» **DATA EXCERPT**
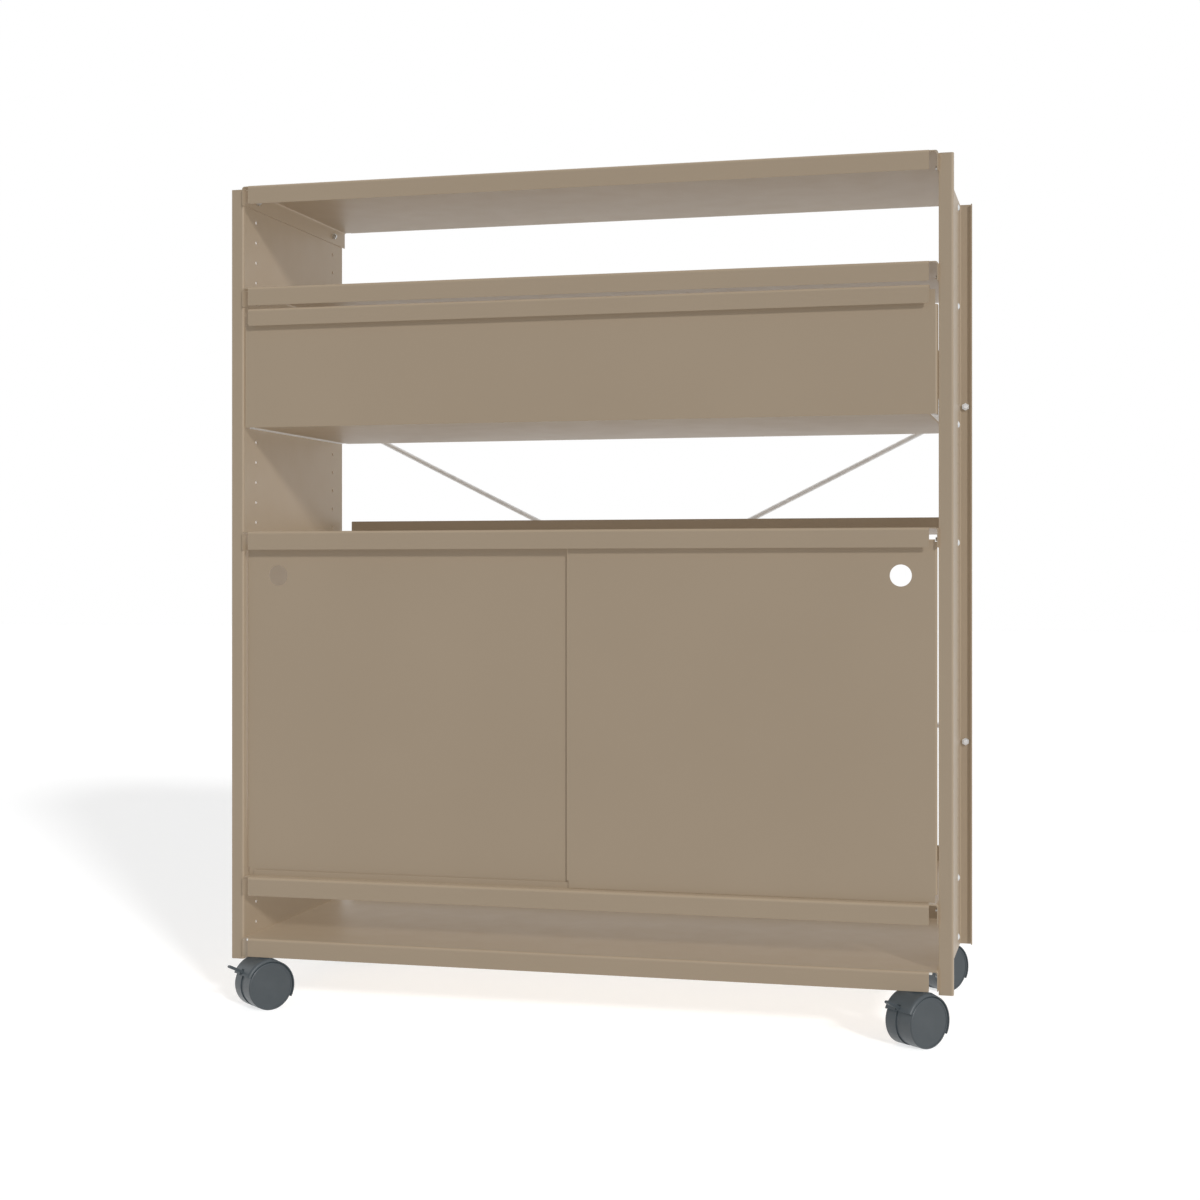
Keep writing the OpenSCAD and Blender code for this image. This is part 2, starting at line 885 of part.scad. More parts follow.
// The stem: a pin in the hood's neck, a hexagon collar and a thread in the weld nut
module caster_stem() {
    tip = 1;
    pin_z = neck_z + hood_wall + pin_gap;
    color(zinc)
        union() {
            translate([0, 0, pin_z + tip])
                cylinder(d = pin_d, h = collar_z - pin_z - tip + eps);
            translate([0, 0, pin_z + eps])
                cylinder(d1 = pin_d - 2 * tip, d2 = pin_d, h = tip);
            translate([0, 0, collar_z])
                cylinder(d = across(collar_af), h = collar_h, $fn = hex);
            translate([0, 0, stem_seat - eps])
                cylinder(d = thread_d, h = mount_z - stem_seat - tip);
            translate([0, 0, mount_z - tip - 2 * eps])
                cylinder(d1 = thread_d, d2 = thread_d - 2 * tip, h = tip);
        }
}

// A wedge about the axle between two angles less than half a turn apart, in X and Z
module wedge(from, to, r) {
    reach = r / cos((to - from) / 2);
    polygon([
        [0, 0],
        [reach * cos(from), reach * sin(from)],
        [reach * cos((from + to) / 2), reach * sin((from + to) / 2)],
        [reach * cos(to), reach * sin(to)]
    ]);
}

// Runs a section in X and Z, drawn about the axle, to both sides of the middle
module about_axle(half) {
    translate([0, 0, wheel_r])
        along_y(-half, half)
            children();
}

// The roof's cross section: radius along X, the axle's direction along Y
module roof_section() {
    flat = hood_half - roof_round;
    translate([roof_in, -flat])
        square([hood_wall, 2 * flat]);
    for (m = [0, 1]) {
        mirror([0, m]) {
            translate([roof_out - roof_round, flat])
                bend(roof_round, hood_wall, 1, 1);
            translate([fender_in, hood_half - hood_wall])
                square([roof_out - roof_round - fender_in, hood_wall]);
        }
    }
}

// The straight slope's plate between the roof and the fender
module slope_plate() {
    polygon([
        [roof_out * cos(roof_end), roof_out * sin(roof_end)],
        [fender_out * cos(slope_end), fender_out * sin(slope_end)],
        [fender_in * cos(slope_end), fender_in * sin(slope_end)],
        [roof_in * cos(roof_end), roof_in * sin(roof_end)]
    ]);
}

// What closes the slope's sides down to the wheels' clearance
module slope_side() {
    difference() {
        polygon([
            [0, 0],
            [roof_out * cos(roof_end), roof_out * sin(roof_end)],
            [fender_out * cos(slope_end), fender_out * sin(slope_end)]
        ]);
        circle(r = fender_in);
    }
}

// What the lever and its swing need, in X and Z about the axle
module lever_sweep(gap) {
    translate([pivot_x, pivot_z]) {
        circle(r = tongue_r + gap);
        for (a = [lever_rise, lever_rise - lever_swing / 2, lever_rise - lever_swing]) {
            rotate(a)
                translate([0, -lever_t / 2 - gap])
                    square([lever_length, lever_t + 2 * gap]);
        }
    }
}

// The web between the wheels, cut back where the lever and its shoe move
module web_outline() {
    difference() {
        intersection() {
            circle(r = roof_in + eps);
            union() {
                wedge(roof_start, roof_end, roof_out);
                intersection() {
                    circle(r = fender_in + eps);
                    wedge(roof_end - over, web_end, roof_out);
                }
                circle(r = web_r);
            }
        }
        difference() {
            wedge(roof_start - over, web_cut_to, roof_out + over);
            circle(r = wheel_r - lever_relief);
        }
    }
}

// The hood: a fender over both wheels, a raised roof over the brake, the web and the neck
module caster_hood() {
    cheek_slot = tongue_w + 2 * tongue_fit;
    color(grey)
        difference() {
            union() {
                about_axle(hood_half)
                    intersection() {
                        difference() {
                            circle(r = fender_out);
                            circle(r = fender_in);
                        }
                        wedge(slope_end, 180 + fender_end, roof_out);
                    }
                about_axle(hood_half)
                    slope_plate();
                for (m = [0, 1]) {
                    mirror([0, m, 0])
                        translate([0, hood_half - hood_wall / 2, 0])
                            about_axle(hood_wall / 2)
                                slope_side();
                }
                translate([0, 0, wheel_r])
                    rotate([90, 0, 0])
                        rotate([0, 0, roof_start])
                            rotate_extrude(angle = roof_end - roof_start)
                                roof_section();
                about_axle(web_half)
                    web_outline();
                about_axle(web_half)
                    slope_side();
                translate([0, 0, neck_z])
                    cylinder(d = neck_d, h = neck_top - neck_z);
            }
            about_axle(cheek_slot / 2)
                lever_sweep(lever_fit);
            about_axle(web_half + eps)
                difference() {
                    wedge(window_from, window_to, roof_out + over);
                    circle(r = roof_in - over);
                }
            translate([pivot_x, 0, wheel_r + pivot_z])
                rotate([90, 0, 0])
                    cylinder(d = trunnion_d + 2 * run_fit, h = web_t + 2 * over, center = true);
            translate([0, 0, wheel_r])
                rotate([90, 0, 0])
                    cylinder(d = axle_d + 2 * axle_fit, h = web_t + 2 * over, center = true);
            translate([0, 0, neck_z + hood_wall])
                cylinder(d = pin_d + 2 * run_fit, h = neck_top);
        }
}

module caster_axle() {
    color(zinc)
        translate([0, 0, wheel_r])
            rotate([90, 0, 0])
                cylinder(d = axle_d, h = 2 * axle_half, center = true);
}

// One wheel: radius along X, distance from the web along Y
module wheel_section() {
    difference() {
        union() {
            square([wheel_r - wheel_round, wheel_w]);
            square([wheel_r, wheel_w - wheel_round]);
            translate([wheel_r - wheel_round, wheel_w - wheel_round])
                circle(r = wheel_round);
        }
        translate([hub_r, -over])
            square([wheel_r - wheel_wall - hub_r, wheel_w - wheel_wall + over]);
        translate([-over, -over])
            square([axle_d / 2 + run_fit + over, wheel_w - wheel_wall + over]);
        translate([-over, wheel_w - disc_recess])
            square([wheel_r - wheel_round - rim_line + over, disc_recess + over]);
    }
}

// A wheel with its open side towards the web, its ribs between hub and tread
module caster_wheel(side) {
    color(grey)
        translate([0, side * wheel_in, wheel_r])
            rotate([side > 0 ? -90 : 90, 0, 0])
                union() {
                    rotate_extrude()
                        wheel_section();
                    for (i = [0 : wheel_ribs - 1]) {
                        rotate([0, 0, i * 360 / wheel_ribs])
                            translate([hub_r - rib_root, -wheel_wall / 4, wheel_gap])
                                cube([rib_reach, wheel_wall / 2, wheel_w - wheel_wall]);
                    }
                }
}

// The brake lever: a tongue with trunnions in the web, a blade and a shoe across both treads
module brake_lever() {
    color(grey)
        union() {
            about_axle(tongue_w / 2)
                translate([pivot_x, pivot_z]) {
                    circle(r = tongue_r);
                    rotate(lever_rise)
                        translate([0, -lever_t / 2])
                            square([lever_length / 2, lever_t]);
                }
            about_axle(lever_w / 2)
                difference() {
                    translate([pivot_x, pivot_z])
                        rotate(lever_rise)
                            union() {
                                translate([0, -lever_t / 2])
                                    square([lever_length - lever_t / 2, lever_t]);
                                translate([lever_length - lever_t / 2, 0])
                                    circle(d = lever_t);
                            }
                    circle(r = brake_in);
                }
            about_axle(brake_w / 2)
                intersection() {
                    difference() {
                        circle(r = brake_in + brake_t);
                        circle(r = brake_in);
                    }
                    wedge(shoe_from, shoe_to, roof_out);
                }
            translate([pivot_x, 0, wheel_r + pivot_z])
                rotate([90, 0, 0])
                    cylinder(d = trunnion_d, h = web_t - 2 * trunnion_end_gap, center = true);
        }
}

mirror([1, 0, 0]) side_panel();  // side_panel_left
side_panel();  // side_panel_right
shelf(hole_top);  // shelf_top
shelf(hole_upper);  // shelf_upper
shelf(hole_middle);  // shelf_middle
shelf(hole_door_base);  // shelf_door_base
shelf(0);  // shelf_bottom
shelf_bolts();
shelf_nuts();
brace_rod(brace_off, brace_angle);  // brace_rod_near
brace_rod(brace_off + rod_d + brace_gap, -brace_angle);  // brace_rod_far
brace_nuts();
door_track_top();
door_rail_bottom();
mirror([1, 0, 0]) drawer_runner();  // drawer_runner_left
drawer_runner();  // drawer_runner_right
runner_bolts();
caster_plates();
caster_weld_nuts();
drawer_front();
drawer_box();
mirror([1, 0, 0]) drawer_slide();  // drawer_slide_left
drawer_slide();  // drawer_slide_right
left_door_place() door_panel(finger_inset);  // door_panel_left
left_door_place() door_glides();  // door_glides_left
right_door_place() door_panel(door_width - finger_inset);  // door_panel_right
right_door_place() door_glides();  // door_glides_right
caster_place(-1, -1) caster_stem();  // caster_stem_fl
caster_place(-1, -1) caster_hood();  // caster_hood_fl
caster_place(-1, -1) caster_axle();  // caster_axle_fl
caster_place(-1, -1) caster_wheel(1);  // caster_wheel_a_fl
caster_place(-1, -1) caster_wheel(-1);  // caster_wheel_b_fl
caster_place(-1, -1) brake_lever();  // brake_lever_fl
caster_place(1, -1) caster_stem();  // caster_stem_fr
caster_place(1, -1) caster_hood();  // caster_hood_fr
caster_place(1, -1) caster_axle();  // caster_axle_fr
caster_place(1, -1) caster_wheel(1);  // caster_wheel_a_fr
caster_place(1, -1) caster_wheel(-1);  // caster_wheel_b_fr
caster_place(1, -1) brake_lever();  // brake_lever_fr
caster_place(-1, 1) caster_stem();  // caster_stem_rl
caster_place(-1, 1) caster_hood();  // caster_hood_rl
caster_place(-1, 1) caster_axle();  // caster_axle_rl
caster_place(-1, 1) caster_wheel(1);  // caster_wheel_a_rl
caster_place(-1, 1) caster_wheel(-1);  // caster_wheel_b_rl
caster_place(-1, 1) brake_lever();  // brake_lever_rl
caster_place(1, 1) caster_stem();  // caster_stem_rr
caster_place(1, 1) caster_hood();  // caster_hood_rr
caster_place(1, 1) caster_axle();  // caster_axle_rr
caster_place(1, 1) caster_wheel(1);  // caster_wheel_a_rr
caster_place(1, 1) caster_wheel(-1);  // caster_wheel_b_rr
caster_place(1, 1) brake_lever();  // brake_lever_rr
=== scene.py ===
# %% [markdown]
# # A tall sheet-metal sideboard on wheels
#
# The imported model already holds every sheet, bolt, rod and wheel at its real place, so no
# part is moved here. This lesson dresses it. It sets up the camera and a plain studio, gives
# every part the finish of the real one, and adds the threads, rivets and ribs that the plain
# solids leave out. Blender works in metres, so small sizes are millimetres times MM.

import json
import math

import bpy
import numpy as np
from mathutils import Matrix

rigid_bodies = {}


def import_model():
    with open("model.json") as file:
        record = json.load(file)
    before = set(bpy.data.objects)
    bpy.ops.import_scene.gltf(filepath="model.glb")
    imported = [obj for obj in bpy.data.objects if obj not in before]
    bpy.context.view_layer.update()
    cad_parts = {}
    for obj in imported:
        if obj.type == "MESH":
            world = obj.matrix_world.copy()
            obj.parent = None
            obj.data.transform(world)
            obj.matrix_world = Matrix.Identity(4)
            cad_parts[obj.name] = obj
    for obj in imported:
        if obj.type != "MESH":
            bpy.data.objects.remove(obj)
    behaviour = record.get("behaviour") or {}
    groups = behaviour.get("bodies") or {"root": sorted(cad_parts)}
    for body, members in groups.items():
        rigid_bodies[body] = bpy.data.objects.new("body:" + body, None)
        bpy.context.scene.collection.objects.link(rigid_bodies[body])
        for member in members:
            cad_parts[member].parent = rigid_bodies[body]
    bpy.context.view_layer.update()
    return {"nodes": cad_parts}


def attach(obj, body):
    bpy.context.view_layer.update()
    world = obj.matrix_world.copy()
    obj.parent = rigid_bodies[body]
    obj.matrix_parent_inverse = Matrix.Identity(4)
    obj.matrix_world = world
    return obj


for leftover in list(bpy.data.objects):
    bpy.data.objects.remove(leftover)

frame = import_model()
nodes = frame["nodes"]
MM = 0.001

# %% [markdown]
# ## Camera
#
# The photograph was taken from the front right at about half the sideboard's height. The
# upright edges are parallel in it, so the camera looks level, and the picture was shifted
# instead of tilted. A shift keeps the uprights parallel where a tilt would lean them.

# %% Camera
CAMERA_PLACE = (0.727, -2.884, 0.639)
CAMERA_TURN = math.radians(14.41)
SENSOR_WIDTH, FOCAL_LENGTH = 36, 58.95
PICTURE_SIDE = 1200
HORIZON_BELOW_TOP = 575.5

camera = bpy.data.objects.new("camera", bpy.data.cameras.new("camera"))
camera.location = CAMERA_PLACE
camera.rotation_euler = (math.radians(90), 0, CAMERA_TURN)
camera.data.sensor_width = SENSOR_WIDTH
camera.data.lens = FOCAL_LENGTH
camera.data.shift_y = (HORIZON_BELOW_TOP - PICTURE_SIDE / 2) / PICTURE_SIDE
bpy.context.scene.collection.objects.link(camera)
bpy.context.scene.camera = camera
print("camera shift:", round(camera.data.shift_y, 4))

# %% [markdown]
# ## Surfaces from arrays
#
# Every new shape in this lesson is a grid of points worked out with numpy. One helper turns
# such a grid into a mesh. It can close the grid around, so that a tube has no seam, and then
# it closes the tube's two ends with a flat face each.

# %% Grid helper
def grid_faces(rows, cols, around):
    """Quads between neighbours of a grid; with around, the last column joins the first."""
    steps = cols if around else cols - 1
    i, j = np.meshgrid(np.arange(rows - 1), np.arange(steps), indexing="ij")
    k = (j + 1) % cols
    corners = (i * cols + j, i * cols + k, (i + 1) * cols + k, (i + 1) * cols + j)
    return np.stack(corners, -1).reshape(-1, 4)


def surface(name, grids, around=True):
    """One mesh from several grids of points, each of shape (rows, columns, 3). With around,
    each grid is a tube, and its first and last rows are closed."""
    points, faces, start = [], [], 0
    for grid in grids:
        rows, cols = grid.shape[:2]
        points.append(grid.reshape(-1, 3))
        faces += (grid_faces(rows, cols, around) + start).tolist()
        if around:
            faces.append([start + j for j in reversed(range(cols))])
            faces.append([start + (rows - 1) * cols + j for j in range(cols)])
        start += rows * cols
    mesh = bpy.data.meshes.new(name)
    mesh.from_pydata(np.concatenate(points).tolist(), [], faces)
    mesh.validate()
    mesh.polygons.foreach_set("use_smooth", [len(f) == 4 for f in faces])
    piece = bpy.data.objects.new(name, mesh)
    bpy.context.scene.collection.objects.link(piece)
    return piece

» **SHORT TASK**
Exactly how many lines of the material contain the word "sheet"? Write the number alone.

» **OUTPUT FOR THIS EXERCISE**
2